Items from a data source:
>> begin

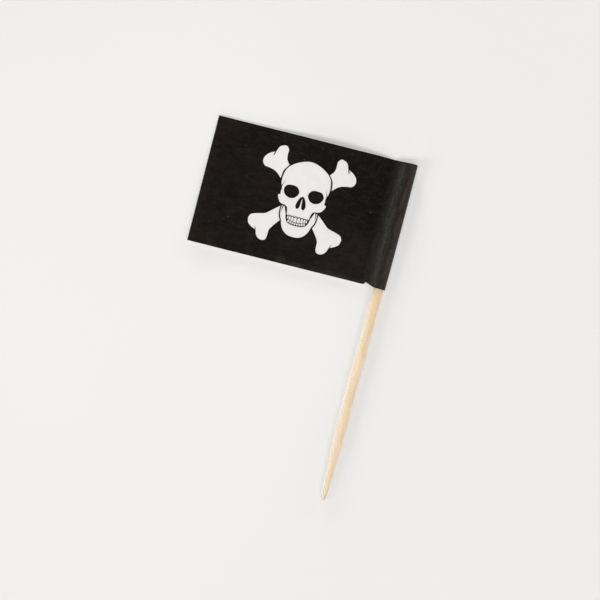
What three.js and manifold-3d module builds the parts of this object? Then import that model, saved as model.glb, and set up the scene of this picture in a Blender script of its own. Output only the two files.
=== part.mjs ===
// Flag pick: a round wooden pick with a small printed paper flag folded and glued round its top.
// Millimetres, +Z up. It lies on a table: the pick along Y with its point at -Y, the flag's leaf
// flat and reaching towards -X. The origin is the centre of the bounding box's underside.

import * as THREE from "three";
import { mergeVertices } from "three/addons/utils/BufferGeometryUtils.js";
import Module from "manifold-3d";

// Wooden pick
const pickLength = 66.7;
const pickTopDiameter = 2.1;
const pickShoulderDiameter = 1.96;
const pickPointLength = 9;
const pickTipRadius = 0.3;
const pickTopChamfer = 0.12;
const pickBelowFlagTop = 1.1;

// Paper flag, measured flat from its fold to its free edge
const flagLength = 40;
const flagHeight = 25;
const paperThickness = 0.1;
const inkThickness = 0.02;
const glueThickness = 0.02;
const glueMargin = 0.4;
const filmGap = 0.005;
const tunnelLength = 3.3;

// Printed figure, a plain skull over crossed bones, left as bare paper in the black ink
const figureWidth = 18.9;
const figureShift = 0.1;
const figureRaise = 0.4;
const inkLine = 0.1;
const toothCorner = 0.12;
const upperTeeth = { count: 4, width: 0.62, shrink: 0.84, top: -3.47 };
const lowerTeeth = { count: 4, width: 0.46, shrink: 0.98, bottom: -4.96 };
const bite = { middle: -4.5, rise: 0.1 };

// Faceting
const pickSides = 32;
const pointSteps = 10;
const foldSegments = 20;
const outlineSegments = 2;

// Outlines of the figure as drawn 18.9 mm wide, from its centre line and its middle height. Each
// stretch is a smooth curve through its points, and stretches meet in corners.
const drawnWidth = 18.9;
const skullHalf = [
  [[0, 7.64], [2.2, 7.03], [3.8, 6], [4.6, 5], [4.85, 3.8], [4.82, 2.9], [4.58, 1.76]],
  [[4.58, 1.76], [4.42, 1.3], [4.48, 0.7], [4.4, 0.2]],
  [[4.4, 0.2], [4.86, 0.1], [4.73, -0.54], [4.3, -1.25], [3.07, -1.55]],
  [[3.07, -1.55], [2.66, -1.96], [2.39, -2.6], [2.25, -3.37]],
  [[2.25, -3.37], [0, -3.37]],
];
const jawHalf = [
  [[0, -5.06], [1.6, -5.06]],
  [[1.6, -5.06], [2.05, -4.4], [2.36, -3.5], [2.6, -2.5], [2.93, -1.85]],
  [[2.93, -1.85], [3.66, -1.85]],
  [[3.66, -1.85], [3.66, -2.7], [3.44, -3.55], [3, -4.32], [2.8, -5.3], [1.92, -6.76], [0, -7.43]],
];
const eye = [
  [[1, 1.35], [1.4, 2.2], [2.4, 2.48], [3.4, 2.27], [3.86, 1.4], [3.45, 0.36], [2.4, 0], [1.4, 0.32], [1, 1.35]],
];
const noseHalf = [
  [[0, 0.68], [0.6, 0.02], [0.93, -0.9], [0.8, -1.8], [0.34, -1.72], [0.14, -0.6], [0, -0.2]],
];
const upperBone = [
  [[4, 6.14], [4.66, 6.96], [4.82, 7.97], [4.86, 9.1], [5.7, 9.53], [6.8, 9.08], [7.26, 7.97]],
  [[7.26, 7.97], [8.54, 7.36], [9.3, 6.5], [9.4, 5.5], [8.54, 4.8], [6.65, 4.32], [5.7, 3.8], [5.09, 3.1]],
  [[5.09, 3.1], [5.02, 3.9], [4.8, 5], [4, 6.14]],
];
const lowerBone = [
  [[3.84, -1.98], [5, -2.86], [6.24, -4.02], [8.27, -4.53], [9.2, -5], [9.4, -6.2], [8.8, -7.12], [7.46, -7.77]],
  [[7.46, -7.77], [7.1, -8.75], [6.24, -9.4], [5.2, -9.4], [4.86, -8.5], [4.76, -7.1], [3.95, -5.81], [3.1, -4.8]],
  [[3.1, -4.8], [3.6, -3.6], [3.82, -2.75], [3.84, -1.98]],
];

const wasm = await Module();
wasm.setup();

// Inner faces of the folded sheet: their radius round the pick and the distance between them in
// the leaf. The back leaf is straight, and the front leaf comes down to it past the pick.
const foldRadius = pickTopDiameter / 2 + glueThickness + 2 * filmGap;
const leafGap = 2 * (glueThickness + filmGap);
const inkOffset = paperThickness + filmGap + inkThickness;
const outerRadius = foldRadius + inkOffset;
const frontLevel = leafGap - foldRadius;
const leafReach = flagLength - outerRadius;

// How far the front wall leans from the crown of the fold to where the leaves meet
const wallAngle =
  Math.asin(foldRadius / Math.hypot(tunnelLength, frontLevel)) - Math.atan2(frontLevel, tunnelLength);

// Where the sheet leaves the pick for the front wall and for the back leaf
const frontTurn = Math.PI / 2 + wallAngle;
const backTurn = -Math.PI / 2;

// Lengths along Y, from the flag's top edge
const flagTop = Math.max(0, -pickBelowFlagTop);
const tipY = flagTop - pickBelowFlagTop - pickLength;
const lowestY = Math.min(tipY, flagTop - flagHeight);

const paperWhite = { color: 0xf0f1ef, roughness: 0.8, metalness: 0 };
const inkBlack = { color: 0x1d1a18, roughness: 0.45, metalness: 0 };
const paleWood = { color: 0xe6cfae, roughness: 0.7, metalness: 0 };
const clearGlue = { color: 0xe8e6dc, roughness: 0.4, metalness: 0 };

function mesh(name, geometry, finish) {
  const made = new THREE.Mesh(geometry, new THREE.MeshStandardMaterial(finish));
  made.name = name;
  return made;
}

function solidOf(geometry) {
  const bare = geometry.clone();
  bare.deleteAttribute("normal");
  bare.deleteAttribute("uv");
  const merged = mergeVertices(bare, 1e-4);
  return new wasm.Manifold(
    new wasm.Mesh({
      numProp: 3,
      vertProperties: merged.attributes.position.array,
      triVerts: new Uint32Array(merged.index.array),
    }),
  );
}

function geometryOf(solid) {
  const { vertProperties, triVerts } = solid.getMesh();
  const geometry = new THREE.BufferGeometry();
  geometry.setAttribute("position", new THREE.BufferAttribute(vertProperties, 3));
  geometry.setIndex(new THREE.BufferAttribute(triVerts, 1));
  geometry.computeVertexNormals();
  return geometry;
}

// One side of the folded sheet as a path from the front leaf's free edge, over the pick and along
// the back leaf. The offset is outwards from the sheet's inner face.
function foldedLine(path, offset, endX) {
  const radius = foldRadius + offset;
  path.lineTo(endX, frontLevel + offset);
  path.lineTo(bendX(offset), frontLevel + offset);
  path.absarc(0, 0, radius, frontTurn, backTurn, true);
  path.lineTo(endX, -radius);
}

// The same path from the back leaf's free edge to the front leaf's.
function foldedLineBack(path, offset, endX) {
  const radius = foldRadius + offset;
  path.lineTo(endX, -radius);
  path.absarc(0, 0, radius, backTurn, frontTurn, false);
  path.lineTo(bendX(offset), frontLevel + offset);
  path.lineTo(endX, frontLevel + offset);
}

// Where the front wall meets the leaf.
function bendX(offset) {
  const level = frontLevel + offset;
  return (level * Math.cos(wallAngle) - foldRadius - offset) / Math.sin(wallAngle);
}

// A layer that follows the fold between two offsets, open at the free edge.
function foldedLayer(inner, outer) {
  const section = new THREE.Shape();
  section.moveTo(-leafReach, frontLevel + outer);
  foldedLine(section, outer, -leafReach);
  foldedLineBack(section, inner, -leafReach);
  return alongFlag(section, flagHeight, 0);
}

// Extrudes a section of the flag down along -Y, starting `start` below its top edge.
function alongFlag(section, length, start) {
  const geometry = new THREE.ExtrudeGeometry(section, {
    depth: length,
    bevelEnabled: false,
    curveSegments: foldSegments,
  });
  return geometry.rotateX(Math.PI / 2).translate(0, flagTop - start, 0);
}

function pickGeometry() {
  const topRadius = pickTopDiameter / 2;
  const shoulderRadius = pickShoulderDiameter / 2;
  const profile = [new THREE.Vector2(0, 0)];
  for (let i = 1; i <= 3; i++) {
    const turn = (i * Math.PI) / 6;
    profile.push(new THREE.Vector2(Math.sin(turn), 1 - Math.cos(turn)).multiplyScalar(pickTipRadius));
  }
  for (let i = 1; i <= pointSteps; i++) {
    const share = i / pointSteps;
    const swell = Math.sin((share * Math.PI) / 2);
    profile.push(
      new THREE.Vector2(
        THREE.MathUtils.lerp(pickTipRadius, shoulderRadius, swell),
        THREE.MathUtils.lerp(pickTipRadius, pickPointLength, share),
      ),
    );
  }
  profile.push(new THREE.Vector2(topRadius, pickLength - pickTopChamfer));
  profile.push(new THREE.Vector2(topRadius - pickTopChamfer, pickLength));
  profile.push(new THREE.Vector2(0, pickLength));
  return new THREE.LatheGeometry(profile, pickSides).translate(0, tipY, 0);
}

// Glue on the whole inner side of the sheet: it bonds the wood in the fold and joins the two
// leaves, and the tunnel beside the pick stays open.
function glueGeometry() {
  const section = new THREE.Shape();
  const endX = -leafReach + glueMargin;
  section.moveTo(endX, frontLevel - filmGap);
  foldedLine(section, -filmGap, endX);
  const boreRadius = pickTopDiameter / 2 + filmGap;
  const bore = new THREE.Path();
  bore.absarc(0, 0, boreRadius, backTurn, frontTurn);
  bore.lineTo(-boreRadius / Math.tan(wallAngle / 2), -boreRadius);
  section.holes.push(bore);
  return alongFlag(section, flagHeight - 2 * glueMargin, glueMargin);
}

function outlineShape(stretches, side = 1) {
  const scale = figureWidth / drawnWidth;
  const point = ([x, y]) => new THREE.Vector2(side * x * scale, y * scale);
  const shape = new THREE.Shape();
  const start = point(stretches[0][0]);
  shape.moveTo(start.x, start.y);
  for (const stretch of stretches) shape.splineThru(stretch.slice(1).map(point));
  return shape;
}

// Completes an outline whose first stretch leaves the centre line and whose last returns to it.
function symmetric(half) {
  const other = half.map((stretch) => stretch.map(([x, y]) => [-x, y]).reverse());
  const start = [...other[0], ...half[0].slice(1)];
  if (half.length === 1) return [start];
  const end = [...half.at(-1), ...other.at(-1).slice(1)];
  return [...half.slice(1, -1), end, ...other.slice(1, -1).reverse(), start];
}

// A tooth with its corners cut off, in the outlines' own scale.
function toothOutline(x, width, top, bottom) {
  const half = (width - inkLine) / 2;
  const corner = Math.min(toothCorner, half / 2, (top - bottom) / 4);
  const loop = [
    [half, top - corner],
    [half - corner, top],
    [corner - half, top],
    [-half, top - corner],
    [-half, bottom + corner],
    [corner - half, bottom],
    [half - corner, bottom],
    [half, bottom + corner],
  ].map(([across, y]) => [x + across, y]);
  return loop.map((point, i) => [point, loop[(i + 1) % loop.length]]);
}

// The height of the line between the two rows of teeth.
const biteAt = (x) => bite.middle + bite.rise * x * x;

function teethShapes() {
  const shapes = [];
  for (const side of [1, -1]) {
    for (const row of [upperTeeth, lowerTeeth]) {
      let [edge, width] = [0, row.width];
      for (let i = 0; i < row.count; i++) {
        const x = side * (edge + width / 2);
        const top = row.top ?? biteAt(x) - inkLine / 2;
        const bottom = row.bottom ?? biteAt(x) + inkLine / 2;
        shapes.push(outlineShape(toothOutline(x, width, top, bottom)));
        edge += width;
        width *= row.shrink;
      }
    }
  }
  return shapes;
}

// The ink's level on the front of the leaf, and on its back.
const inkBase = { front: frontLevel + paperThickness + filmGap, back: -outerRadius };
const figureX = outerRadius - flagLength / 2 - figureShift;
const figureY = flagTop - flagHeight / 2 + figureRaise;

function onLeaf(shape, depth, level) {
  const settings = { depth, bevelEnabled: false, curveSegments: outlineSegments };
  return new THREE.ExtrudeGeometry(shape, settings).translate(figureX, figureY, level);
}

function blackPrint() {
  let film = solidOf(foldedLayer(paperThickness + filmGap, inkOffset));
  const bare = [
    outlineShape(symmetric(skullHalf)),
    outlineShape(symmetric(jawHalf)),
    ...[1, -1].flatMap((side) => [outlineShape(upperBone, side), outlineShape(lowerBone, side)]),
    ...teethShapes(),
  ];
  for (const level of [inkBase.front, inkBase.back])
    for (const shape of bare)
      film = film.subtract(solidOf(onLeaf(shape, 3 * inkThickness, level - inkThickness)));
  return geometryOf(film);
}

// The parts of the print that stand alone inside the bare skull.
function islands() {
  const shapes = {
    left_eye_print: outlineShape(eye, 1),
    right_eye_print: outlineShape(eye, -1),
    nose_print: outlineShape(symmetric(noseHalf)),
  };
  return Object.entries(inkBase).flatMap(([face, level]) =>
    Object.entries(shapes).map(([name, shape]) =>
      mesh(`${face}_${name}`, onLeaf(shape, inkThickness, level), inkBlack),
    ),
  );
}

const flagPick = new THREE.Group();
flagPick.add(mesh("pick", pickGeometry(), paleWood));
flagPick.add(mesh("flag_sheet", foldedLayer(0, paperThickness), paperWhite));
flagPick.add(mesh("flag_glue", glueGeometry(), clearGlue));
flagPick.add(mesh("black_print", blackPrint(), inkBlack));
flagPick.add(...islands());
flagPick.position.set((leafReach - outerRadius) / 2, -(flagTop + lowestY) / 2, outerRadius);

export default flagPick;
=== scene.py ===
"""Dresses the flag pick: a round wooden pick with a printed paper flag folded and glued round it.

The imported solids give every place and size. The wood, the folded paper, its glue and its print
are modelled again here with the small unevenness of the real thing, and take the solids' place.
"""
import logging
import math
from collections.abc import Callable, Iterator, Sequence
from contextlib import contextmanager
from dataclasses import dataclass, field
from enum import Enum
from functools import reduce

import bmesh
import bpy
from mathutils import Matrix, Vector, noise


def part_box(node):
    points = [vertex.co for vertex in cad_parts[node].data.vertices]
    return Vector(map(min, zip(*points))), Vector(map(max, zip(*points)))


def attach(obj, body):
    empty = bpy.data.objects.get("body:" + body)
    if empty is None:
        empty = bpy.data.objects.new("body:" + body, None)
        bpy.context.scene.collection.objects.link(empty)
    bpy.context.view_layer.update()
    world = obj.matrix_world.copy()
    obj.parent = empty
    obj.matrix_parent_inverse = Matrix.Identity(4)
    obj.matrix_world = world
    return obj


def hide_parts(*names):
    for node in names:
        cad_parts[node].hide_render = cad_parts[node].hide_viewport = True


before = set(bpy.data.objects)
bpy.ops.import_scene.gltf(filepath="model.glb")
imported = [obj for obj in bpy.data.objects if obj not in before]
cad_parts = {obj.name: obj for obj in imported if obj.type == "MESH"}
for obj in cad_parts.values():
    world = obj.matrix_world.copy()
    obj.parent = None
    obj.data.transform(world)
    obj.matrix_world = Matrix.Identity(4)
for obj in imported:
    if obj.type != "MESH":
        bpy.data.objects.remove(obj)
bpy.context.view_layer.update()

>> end
>> begin

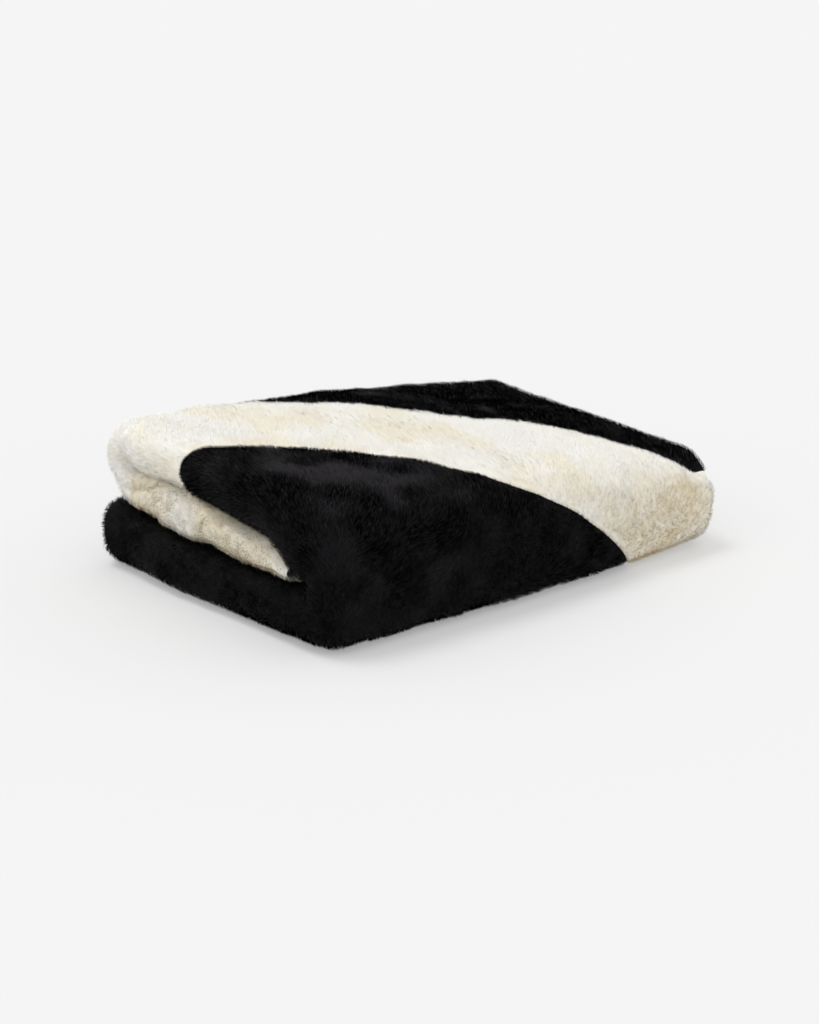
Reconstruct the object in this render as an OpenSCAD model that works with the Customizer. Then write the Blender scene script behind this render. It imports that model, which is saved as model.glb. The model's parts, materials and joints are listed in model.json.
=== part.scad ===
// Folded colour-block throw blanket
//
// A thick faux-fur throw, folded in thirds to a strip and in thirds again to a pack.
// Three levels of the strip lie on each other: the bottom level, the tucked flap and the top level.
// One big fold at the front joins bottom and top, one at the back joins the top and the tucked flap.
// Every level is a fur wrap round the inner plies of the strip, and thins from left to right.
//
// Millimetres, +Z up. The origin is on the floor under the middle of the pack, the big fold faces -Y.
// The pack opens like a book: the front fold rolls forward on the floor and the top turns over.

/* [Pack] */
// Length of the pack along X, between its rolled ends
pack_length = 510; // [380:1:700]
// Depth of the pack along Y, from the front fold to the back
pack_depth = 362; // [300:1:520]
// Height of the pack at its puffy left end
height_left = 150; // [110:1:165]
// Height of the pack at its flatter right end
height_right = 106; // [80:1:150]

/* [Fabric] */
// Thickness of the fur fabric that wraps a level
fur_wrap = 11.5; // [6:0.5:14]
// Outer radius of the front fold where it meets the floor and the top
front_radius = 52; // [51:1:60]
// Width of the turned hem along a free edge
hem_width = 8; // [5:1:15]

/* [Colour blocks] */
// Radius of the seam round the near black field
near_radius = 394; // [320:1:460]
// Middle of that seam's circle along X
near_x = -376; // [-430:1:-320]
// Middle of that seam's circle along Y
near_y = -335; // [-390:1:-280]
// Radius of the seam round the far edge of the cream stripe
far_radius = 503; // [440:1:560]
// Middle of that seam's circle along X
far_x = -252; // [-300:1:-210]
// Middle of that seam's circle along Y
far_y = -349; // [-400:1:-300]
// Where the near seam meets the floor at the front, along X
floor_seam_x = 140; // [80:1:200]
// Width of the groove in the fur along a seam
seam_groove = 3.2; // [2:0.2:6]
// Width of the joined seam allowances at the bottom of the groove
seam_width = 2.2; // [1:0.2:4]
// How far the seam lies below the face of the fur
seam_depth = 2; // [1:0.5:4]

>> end

Within the listing above, locate the line containing "the bare skull." and the line containing "in imported if". Reproduce those two lines and all lines between them exactly, with nothing added.

// The parts of the print that stand alone inside the bare skull.
function islands() {
  const shapes = {
    left_eye_print: outlineShape(eye, 1),
    right_eye_print: outlineShape(eye, -1),
    nose_print: outlineShape(symmetric(noseHalf)),
  };
  return Object.entries(inkBase).flatMap(([face, level]) =>
    Object.entries(shapes).map(([name, shape]) =>
      mesh(`${face}_${name}`, onLeaf(shape, inkThickness, level), inkBlack),
    ),
  );
}

const flagPick = new THREE.Group();
flagPick.add(mesh("pick", pickGeometry(), paleWood));
flagPick.add(mesh("flag_sheet", foldedLayer(0, paperThickness), paperWhite));
flagPick.add(mesh("flag_glue", glueGeometry(), clearGlue));
flagPick.add(mesh("black_print", blackPrint(), inkBlack));
flagPick.add(...islands());
flagPick.position.set((leafReach - outerRadius) / 2, -(flagTop + lowestY) / 2, outerRadius);

export default flagPick;
=== scene.py ===
"""Dresses the flag pick: a round wooden pick with a printed paper flag folded and glued round it.

The imported solids give every place and size. The wood, the folded paper, its glue and its print
are modelled again here with the small unevenness of the real thing, and take the solids' place.
"""
import logging
import math
from collections.abc import Callable, Iterator, Sequence
from contextlib import contextmanager
from dataclasses import dataclass, field
from enum import Enum
from functools import reduce

import bmesh
import bpy
from mathutils import Matrix, Vector, noise


def part_box(node):
    points = [vertex.co for vertex in cad_parts[node].data.vertices]
    return Vector(map(min, zip(*points))), Vector(map(max, zip(*points)))


def attach(obj, body):
    empty = bpy.data.objects.get("body:" + body)
    if empty is None:
        empty = bpy.data.objects.new("body:" + body, None)
        bpy.context.scene.collection.objects.link(empty)
    bpy.context.view_layer.update()
    world = obj.matrix_world.copy()
    obj.parent = empty
    obj.matrix_parent_inverse = Matrix.Identity(4)
    obj.matrix_world = world
    return obj


def hide_parts(*names):
    for node in names:
        cad_parts[node].hide_render = cad_parts[node].hide_viewport = True


before = set(bpy.data.objects)
bpy.ops.import_scene.gltf(filepath="model.glb")
imported = [obj for obj in bpy.data.objects if obj not in before]
cad_parts = {obj.name: obj for obj in imported if obj.type == "MESH"}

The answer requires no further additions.